Great Works: Christ's Entry into Brussels in 1889 1888 (252.7cm x 430.5cm), James Ensor
The J Paul Getty Museum, Los Angeles
Friday 16 September 2011
There is a kind of unbridled, no-holds-barred madness to so many of James Ensor's paintings. But aren't we quite pleased to be let loose inside the funhouse of this 19th-century Belgian painter's teeming mind, jigging about, gigglingly helplessly, trousers around our ankles? It is rather as if we have found ourselves in a swimming pool, out of control, moving around in all directions at once.
We are not quite in charge of the situation. We entered into this pact of looking as the connoisseurs – or so we thought. We arrived at this place, of our own free will, in front of this tricksy, two-dimensional object to do the looking, to navigate our way – through and across, up and down – exactly as we saw fit. But no sooner did we arrive than our eyes were snatched away from us, and someone else seemed to be directing the orchestra.
Which means in practice that we are never quite sure where we should be peering next, whether it should be at this, that or the other. Nor are we ever quite sure where the painting's focus of attention is intended to be. If that lovely, delicate, orderly genius Raphael had been tied to a chair, and obliged to stare at this work, he would, having elegantly thrown off his bonds and run out into the sun-blinded piazza, be howling at its anarchy.
The title might give us a small clue – as titles so often do – but, in fact, it does not. It seems to spit or to laugh in our faces. If this is indeed the Saviour of the world entering Brussels in the very particular year of 1889, how do we really know that this is the case? In short, where exactly is Jesus? He is the hero, it is his triumphal moment, but he seems to have absented himself. He appears to have lost himself in the crowd or to have become risibly indistinguishable from all the rest of the teeming masses.
The title itself is already comically jarring. When was Christ ever known to have chosen Brussels as a place to enter, then or at any other historical moment? What did Brussels ever mean to Jesus Christ? Which of the four gospels has Jesus mentioning Brussels as a significant site of future pilgrimage? We ask these questions of ourselves even as we know them to be preposterous.
The next question seems to be unanswerable too. If this is indeed Christ entering Brussels, and we are expected to find him here, as the title more than suggests, where should we begin to look? Is there a particularly significant location within the anarchic, noisy, ever onward surge of this painting? Perhaps the most likely place is on that raised green platform to the right. There seems to be a master of ceremonies of some kind up there, red-pelicany-nosed, white-sashed, wearing a bowlerish hat, and carrying a pathetically thin, needle-like mace of sorts. But Jesus is not there, and we could argue that the way in which the crowds at the front of the painting appear to be milling and mingling among themselves rather aimlessly, flowing back and forth, might suggest that he has already passed on, and that this painting is nothing but the massively heaving, raggle-taggle aftermath of the surging crowd that came in his wake – and just missed him.
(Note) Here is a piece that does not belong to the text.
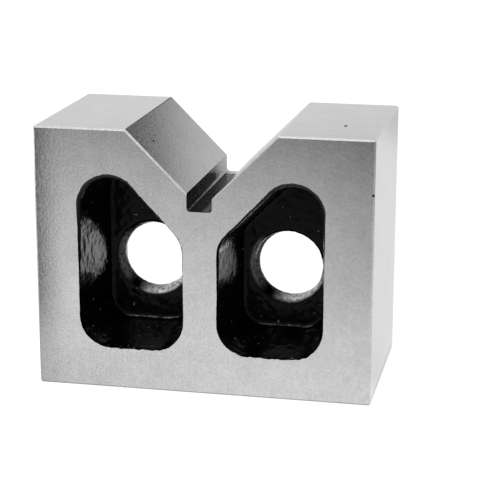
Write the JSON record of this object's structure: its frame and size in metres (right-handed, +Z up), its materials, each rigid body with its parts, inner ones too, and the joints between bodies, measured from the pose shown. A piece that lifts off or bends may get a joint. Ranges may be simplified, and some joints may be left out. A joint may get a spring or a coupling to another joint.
{
  "type": "v block",
  "caption": "Ground cast iron V block with a right-angled groove that holds round bars for marking out, inspection and drilling.",
  "frame": {"origin": "middle of the ground base", "axes": "+X across the V, +Y along the V from the front face to the rear face, +Z up out of the V"},
  "size_m": [0.1, 0.055, 0.0785],
  "materials": {
    "cast_iron": "outside ground to a fine satin grey, cored recesses and relief slot painted gloss black over the rough casting"
  },
  "bodies": {
    "root": {"v_block": "cast_iron"}
  },
  "joints": []
}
In support of this wayward conjecture – so much is wayward conjecture here – we could cite the cleric at the very front of the painting, almost dead centre, the one with his head thrown back as if offered up, John the Baptist like, on a platter, who has the (fairly) vague look of Greek Orthodoxy about him, and who is clutching something – it is not quite clear to us what, though it could be the keys – or the key – to the kingdom of heaven – in his right hand. Would not such a man be near to the Saviour, chaperoning him perhaps?
Wait a minute though. This wild, collage-like scene, the way in which everyone is juxtaposed with everyone else in these strange, roaringly slapdash and overlapping ways, makes us wonder whether this is indeed the hand of the cleric at all – if he is indeed a cleric and not a man in the carnival mask of a cleric. (That could be possible, too. There is so much masquerading here.) Yet is it not too dark and too small to be his hand? But if it is not his hand, whose hand is it?
Oddly, almost as if in spite of itself, this extraordinary painting does cohere. It feels part-made from flattened fragments of itself, but it does proceed towards us, blaring away, all of a piece, big, medium and small heads, some lumpish, others rectangular, heads like pumped up balloons or pitiful radishes, skeletal heads, clownish heads, frightening, galumphing heads, and all seeking out the absent Jesus.
ABOUT THE ARTIST
James Ensor (1860-1949) lived his entire life above his mother's curiosity shop in Ostend, Belgium, and from that shop some of the most characteristic motifs of his paintings emerged: skeletons, skulls, carnival masks. He is best remembered for his mask faces, distorted, grotesque, ever inclining towards the comic and the ridiculously macabre.